I’m a “older mom”. I got preggers for the first time when I was 42, and delivered my beautiful child when I was 43. My pregnancy was generously labeled “AMA”, which for all you youngsters or men or generally not-in-the-know-about-child-bearing people out there means “Advanced Maternal Age”. Nice huh? (Don’t even get me started that a year later I was called Pre-Menopausal…I had an infant at home!) But really, all AMA means is that I was older than usual and could have some complications such as an old, worn-out uterus or … oh! TMI? Ok. Gotch’ya. Changing subject….
You might not be aware that American children have been declining in creativity since the 1990’s according to the “Creativity Crisis” described by Kyung Hee Kim (here and here among others).

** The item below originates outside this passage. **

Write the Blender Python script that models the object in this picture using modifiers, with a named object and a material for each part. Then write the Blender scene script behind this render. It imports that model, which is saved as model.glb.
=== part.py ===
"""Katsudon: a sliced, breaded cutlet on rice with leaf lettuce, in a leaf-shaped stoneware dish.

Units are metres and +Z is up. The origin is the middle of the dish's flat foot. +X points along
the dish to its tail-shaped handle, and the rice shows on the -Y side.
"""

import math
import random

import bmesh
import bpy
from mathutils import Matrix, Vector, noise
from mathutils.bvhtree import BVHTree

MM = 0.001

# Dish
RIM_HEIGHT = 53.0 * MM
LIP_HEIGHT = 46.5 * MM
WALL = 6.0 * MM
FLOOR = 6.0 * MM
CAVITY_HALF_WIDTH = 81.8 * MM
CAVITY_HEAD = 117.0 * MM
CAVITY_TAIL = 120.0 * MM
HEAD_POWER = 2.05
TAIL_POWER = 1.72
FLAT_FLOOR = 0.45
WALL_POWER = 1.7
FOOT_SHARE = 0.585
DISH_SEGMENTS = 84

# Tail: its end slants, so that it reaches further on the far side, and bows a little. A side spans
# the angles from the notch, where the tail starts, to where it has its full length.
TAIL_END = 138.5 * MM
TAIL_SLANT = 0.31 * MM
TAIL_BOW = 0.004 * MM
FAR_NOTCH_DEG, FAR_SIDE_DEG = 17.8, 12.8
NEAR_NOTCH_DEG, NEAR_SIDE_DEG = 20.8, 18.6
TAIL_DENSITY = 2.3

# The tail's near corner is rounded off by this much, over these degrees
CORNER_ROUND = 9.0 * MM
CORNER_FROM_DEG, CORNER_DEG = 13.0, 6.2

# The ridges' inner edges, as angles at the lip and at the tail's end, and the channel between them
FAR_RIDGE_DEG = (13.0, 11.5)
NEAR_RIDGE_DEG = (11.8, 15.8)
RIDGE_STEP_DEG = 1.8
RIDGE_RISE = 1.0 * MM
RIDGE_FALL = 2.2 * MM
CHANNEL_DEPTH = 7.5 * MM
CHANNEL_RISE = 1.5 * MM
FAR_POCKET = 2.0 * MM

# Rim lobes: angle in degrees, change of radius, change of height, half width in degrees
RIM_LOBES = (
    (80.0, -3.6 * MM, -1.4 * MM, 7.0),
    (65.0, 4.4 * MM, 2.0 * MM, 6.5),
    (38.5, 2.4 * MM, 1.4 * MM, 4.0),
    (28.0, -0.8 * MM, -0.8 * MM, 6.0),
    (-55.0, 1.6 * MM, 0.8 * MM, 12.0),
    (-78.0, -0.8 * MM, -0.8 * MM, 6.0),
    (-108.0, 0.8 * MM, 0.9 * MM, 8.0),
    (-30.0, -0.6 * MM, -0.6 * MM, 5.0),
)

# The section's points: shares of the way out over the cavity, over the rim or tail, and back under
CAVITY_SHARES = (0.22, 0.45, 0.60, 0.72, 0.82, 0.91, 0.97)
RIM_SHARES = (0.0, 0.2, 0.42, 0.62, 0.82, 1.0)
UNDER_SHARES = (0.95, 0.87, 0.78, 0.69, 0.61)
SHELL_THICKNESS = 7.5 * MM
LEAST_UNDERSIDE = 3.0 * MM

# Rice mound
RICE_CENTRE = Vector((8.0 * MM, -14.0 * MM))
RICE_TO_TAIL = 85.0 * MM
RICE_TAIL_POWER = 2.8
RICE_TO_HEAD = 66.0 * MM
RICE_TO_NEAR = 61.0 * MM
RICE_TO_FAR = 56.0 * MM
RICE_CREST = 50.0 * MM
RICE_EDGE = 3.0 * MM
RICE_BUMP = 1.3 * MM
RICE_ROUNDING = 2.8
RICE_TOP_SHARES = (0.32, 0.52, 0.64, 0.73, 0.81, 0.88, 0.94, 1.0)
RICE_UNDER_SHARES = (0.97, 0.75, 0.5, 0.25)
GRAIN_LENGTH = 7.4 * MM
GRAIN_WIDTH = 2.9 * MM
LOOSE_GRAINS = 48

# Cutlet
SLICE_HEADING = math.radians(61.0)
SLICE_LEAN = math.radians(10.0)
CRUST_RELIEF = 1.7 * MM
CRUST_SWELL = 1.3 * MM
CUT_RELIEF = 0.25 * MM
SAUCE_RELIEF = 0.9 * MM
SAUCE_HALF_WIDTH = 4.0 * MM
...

Well, surprise, surprise. For several decades we as a society have been suppressing children’s freedom to ever-greater extents, and now we find that their creativity is declining. – Psychology Today
The theory is that helicopter parenting limits the ability of children to try different things and experiment. Creativity starts with a problem and it’s up to us to see what works to fix it. If mommy and daddy say “no” all the time, or always show their child how to do things the “right way” then the child never gets a chance to play, experiment, and “see what happens”. Experimentation is a toddler’s life, let’s face it. Gravity? You mean I tip my cup and juice pours out all over the floor — cool! I don’t like juice all over the floor either but if toddlers can’t try things, eventually the ideation process gets interrupted. (No wonder light-colored apple juice is so popular, LOL).
In addition, the evaluation process of creativity is interrupted too because if the parents’ idea is to be perfect the first time, or they only seem to accept some sort of perfection as the outcome then what hope do children have to ever really meet that requirement. Boom: None! So eventually, children learn to shut themselves down because they learn to harshly evaluate the outcomes of their ideas and activities.

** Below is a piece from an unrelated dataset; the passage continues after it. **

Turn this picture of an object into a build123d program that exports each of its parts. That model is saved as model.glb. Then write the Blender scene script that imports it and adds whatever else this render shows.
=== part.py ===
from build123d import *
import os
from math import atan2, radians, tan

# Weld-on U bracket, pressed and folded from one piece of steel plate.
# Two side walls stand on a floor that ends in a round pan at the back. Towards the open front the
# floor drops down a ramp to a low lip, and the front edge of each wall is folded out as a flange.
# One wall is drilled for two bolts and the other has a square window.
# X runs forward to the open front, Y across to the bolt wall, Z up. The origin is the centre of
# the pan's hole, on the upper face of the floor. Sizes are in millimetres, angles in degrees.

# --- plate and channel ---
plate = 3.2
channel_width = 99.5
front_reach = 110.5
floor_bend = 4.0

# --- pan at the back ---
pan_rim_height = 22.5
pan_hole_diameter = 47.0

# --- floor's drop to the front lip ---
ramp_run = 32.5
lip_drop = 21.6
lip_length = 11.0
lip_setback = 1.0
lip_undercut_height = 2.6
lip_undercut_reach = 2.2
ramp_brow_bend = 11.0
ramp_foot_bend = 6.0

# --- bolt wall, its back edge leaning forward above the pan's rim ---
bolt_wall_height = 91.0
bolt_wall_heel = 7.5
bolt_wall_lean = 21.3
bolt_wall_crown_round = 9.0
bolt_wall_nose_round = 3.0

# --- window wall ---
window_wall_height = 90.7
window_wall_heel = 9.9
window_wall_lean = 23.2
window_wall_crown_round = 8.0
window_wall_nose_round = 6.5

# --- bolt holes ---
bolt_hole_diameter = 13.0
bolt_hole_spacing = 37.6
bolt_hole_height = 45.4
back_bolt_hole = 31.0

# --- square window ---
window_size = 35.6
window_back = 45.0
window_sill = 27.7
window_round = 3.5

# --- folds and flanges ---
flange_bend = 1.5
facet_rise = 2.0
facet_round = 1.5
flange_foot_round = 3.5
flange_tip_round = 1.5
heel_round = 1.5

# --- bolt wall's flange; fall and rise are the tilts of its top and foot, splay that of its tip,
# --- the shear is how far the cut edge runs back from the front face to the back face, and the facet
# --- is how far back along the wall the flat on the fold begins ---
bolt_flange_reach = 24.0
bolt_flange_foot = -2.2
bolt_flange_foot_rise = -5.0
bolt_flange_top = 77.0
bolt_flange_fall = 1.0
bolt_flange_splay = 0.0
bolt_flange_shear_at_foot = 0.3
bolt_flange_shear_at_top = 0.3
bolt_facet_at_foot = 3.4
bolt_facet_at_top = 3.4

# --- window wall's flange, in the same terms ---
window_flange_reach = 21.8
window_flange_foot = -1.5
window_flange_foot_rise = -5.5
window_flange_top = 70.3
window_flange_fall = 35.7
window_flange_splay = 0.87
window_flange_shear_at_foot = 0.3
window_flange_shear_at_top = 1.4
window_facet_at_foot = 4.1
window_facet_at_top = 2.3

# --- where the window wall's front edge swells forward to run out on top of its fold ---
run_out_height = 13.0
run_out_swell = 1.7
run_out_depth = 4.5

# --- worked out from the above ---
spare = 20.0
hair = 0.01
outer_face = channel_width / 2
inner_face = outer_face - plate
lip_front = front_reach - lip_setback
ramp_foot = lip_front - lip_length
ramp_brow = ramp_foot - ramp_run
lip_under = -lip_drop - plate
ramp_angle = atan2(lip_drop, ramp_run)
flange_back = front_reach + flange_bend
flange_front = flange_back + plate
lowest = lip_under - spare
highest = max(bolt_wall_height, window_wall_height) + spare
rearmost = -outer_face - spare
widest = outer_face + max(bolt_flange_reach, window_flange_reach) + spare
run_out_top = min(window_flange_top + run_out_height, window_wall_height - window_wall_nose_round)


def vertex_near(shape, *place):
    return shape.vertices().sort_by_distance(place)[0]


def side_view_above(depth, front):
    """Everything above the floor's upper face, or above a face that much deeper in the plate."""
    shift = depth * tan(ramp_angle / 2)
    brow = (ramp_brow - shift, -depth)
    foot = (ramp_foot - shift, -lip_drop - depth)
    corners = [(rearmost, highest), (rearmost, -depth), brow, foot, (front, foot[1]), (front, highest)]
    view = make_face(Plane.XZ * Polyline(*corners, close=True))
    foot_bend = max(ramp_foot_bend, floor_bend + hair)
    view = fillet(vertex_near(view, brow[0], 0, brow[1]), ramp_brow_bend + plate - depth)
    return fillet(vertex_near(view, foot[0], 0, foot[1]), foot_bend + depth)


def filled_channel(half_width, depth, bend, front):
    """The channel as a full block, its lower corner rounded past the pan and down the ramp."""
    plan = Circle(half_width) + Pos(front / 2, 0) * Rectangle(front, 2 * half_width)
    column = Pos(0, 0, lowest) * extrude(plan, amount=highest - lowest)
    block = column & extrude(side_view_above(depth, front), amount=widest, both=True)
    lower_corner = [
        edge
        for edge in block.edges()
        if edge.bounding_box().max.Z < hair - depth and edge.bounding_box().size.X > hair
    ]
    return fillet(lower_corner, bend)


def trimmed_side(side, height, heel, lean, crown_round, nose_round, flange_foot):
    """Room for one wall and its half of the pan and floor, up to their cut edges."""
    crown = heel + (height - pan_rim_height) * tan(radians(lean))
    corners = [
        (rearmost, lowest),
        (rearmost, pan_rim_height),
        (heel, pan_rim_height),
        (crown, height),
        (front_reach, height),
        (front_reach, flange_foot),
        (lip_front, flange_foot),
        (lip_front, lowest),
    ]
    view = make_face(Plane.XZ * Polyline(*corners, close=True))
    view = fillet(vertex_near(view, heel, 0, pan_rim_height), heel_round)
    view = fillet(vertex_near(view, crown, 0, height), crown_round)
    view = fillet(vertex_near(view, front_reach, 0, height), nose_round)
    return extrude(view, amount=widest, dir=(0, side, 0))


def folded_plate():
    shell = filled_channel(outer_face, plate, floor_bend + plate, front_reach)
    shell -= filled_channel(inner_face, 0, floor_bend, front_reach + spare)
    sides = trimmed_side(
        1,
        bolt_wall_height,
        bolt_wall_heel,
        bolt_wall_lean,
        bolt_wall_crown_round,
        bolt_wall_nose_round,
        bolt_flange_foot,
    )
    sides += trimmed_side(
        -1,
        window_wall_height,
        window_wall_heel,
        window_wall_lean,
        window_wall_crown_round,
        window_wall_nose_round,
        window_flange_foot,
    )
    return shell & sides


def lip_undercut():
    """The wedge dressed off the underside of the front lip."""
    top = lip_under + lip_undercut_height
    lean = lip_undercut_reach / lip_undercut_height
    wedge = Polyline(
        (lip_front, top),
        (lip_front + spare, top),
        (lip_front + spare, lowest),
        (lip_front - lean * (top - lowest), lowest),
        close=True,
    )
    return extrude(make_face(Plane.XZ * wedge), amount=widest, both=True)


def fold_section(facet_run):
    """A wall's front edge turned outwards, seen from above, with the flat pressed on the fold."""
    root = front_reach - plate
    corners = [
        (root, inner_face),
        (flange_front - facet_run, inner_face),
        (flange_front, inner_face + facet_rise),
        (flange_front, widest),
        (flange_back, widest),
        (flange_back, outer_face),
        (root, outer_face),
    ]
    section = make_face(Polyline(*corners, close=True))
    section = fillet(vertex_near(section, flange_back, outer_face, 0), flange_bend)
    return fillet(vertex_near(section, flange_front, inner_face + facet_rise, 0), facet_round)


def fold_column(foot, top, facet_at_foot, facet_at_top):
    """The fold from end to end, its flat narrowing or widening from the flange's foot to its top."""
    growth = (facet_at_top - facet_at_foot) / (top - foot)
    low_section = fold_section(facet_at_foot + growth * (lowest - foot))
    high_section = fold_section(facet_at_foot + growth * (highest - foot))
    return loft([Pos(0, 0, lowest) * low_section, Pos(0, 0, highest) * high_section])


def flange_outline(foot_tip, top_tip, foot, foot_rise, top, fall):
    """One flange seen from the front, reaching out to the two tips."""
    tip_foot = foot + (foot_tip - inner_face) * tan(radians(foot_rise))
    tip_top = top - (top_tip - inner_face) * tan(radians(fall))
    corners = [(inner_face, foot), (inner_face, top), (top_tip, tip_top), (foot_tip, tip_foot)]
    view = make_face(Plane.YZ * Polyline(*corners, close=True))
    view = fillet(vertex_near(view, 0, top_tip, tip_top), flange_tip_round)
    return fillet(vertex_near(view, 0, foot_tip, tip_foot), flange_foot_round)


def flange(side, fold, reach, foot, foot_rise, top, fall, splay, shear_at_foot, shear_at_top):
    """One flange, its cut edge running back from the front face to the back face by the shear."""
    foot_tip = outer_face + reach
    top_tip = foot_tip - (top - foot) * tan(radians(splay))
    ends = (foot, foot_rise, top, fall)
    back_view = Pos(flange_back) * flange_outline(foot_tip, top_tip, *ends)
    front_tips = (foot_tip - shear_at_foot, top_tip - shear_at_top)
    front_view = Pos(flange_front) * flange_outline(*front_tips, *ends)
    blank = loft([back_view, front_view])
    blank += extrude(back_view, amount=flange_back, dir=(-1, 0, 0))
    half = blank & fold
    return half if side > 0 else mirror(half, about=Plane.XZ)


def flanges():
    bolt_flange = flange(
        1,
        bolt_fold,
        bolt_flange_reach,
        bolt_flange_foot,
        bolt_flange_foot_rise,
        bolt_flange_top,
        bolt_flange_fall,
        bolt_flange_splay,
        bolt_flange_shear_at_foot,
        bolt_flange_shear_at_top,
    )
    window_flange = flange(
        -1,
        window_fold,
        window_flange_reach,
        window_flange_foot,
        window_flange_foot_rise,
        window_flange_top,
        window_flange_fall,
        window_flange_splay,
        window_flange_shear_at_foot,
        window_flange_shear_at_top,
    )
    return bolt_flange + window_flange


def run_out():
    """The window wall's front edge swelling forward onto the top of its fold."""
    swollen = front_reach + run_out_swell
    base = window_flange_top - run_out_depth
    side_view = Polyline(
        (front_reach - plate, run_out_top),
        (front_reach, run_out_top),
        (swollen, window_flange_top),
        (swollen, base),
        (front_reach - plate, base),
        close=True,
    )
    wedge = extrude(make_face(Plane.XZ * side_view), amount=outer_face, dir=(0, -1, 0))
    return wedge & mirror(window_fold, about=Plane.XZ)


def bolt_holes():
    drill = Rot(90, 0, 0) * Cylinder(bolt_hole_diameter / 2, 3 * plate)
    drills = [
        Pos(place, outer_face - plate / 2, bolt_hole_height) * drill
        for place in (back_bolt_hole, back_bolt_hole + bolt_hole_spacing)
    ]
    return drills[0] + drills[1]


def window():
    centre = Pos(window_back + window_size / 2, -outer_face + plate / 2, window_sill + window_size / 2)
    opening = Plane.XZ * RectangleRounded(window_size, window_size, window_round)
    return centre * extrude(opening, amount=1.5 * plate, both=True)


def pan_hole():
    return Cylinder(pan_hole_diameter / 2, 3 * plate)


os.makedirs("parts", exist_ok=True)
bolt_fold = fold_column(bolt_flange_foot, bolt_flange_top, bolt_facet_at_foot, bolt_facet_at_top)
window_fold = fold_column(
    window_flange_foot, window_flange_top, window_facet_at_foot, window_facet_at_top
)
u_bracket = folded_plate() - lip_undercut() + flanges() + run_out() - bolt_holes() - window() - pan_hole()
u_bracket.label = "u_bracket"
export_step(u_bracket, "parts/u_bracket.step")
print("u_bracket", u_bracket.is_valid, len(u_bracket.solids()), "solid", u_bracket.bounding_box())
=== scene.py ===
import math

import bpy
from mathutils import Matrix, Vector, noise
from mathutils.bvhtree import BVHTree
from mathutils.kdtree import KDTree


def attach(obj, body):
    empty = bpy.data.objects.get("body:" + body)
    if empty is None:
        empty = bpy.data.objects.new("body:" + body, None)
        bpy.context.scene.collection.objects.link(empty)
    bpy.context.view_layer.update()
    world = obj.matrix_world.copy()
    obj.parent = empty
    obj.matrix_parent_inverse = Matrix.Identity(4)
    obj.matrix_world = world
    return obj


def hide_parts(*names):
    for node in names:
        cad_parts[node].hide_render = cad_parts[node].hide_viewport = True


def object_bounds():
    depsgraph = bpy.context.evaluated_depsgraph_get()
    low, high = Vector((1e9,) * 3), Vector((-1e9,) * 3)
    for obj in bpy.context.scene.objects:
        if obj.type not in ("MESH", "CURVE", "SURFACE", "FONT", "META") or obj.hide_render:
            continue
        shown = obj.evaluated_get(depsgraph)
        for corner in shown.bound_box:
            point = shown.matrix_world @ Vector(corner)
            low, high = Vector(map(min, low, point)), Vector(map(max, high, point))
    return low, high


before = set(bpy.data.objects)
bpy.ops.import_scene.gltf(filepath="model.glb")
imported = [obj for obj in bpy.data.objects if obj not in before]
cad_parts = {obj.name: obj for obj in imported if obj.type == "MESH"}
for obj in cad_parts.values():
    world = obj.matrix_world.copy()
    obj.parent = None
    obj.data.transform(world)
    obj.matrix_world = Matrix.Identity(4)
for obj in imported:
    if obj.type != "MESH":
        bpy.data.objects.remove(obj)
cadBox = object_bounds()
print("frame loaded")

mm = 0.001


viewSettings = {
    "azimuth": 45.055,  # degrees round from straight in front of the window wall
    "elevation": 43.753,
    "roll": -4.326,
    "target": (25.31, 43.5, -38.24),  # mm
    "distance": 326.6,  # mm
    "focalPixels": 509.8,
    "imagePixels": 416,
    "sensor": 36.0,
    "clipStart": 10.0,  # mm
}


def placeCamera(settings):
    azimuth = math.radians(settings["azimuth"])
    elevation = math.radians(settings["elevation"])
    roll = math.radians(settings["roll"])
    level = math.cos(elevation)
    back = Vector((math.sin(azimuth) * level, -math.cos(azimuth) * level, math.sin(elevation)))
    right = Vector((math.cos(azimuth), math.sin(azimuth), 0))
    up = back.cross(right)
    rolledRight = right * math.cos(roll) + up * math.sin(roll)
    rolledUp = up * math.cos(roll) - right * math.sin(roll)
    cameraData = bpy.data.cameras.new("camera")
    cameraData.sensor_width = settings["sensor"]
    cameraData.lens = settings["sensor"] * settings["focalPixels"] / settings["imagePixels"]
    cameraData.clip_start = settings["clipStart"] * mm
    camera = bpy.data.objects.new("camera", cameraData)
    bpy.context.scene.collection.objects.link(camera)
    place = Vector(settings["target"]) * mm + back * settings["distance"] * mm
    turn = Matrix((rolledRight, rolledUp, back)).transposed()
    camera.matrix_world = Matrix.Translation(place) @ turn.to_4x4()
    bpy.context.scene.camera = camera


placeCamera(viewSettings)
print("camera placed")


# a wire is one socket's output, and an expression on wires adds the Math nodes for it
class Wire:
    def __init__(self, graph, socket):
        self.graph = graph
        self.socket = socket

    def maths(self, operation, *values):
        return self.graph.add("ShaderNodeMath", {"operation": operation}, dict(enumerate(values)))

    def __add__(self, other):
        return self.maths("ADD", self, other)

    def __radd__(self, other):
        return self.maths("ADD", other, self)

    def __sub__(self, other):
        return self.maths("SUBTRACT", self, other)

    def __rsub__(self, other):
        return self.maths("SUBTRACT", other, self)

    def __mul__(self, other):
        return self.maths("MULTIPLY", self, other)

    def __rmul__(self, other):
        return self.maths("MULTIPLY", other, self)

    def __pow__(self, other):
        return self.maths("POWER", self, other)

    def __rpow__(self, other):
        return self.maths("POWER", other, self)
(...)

Enter the older mom. Research shows that AMA Moms stress less, are more positive, and more flexible (Hells yea)!
“We know that people become more mentally flexible with age, are more tolerant of other people and thrive better emotionally themselves. That’s why psychological maturity may explain why older mothers do not scold and physically discipline their children as much,” says Professor Dion Sommer.
“This style of parenting can thereby contribute to a positive psychosocial environment which affects the children’s upbringing,” he concludes.
And one woman agrees , writing that she would have felt resentful and impatient if she was a mother when she was younger, which could translate into helicopter parenting (“just do it right the first time!”) or shutting her child down (“don’t do it at all!”) both of which could decrease creativity. So I wonder if, over time, the parenting style of AMA Moms would lead to great creativity in their children.
At the end of the day, it’s not your age that matters here — it’s really parenting style. Any parent can have a flexible, patient, positive style – at any age. On the other hand, I don’t mind if you give us AMA Moms a little extra love on this one. 🙂
Oops gotta go. I hear the LO waking up!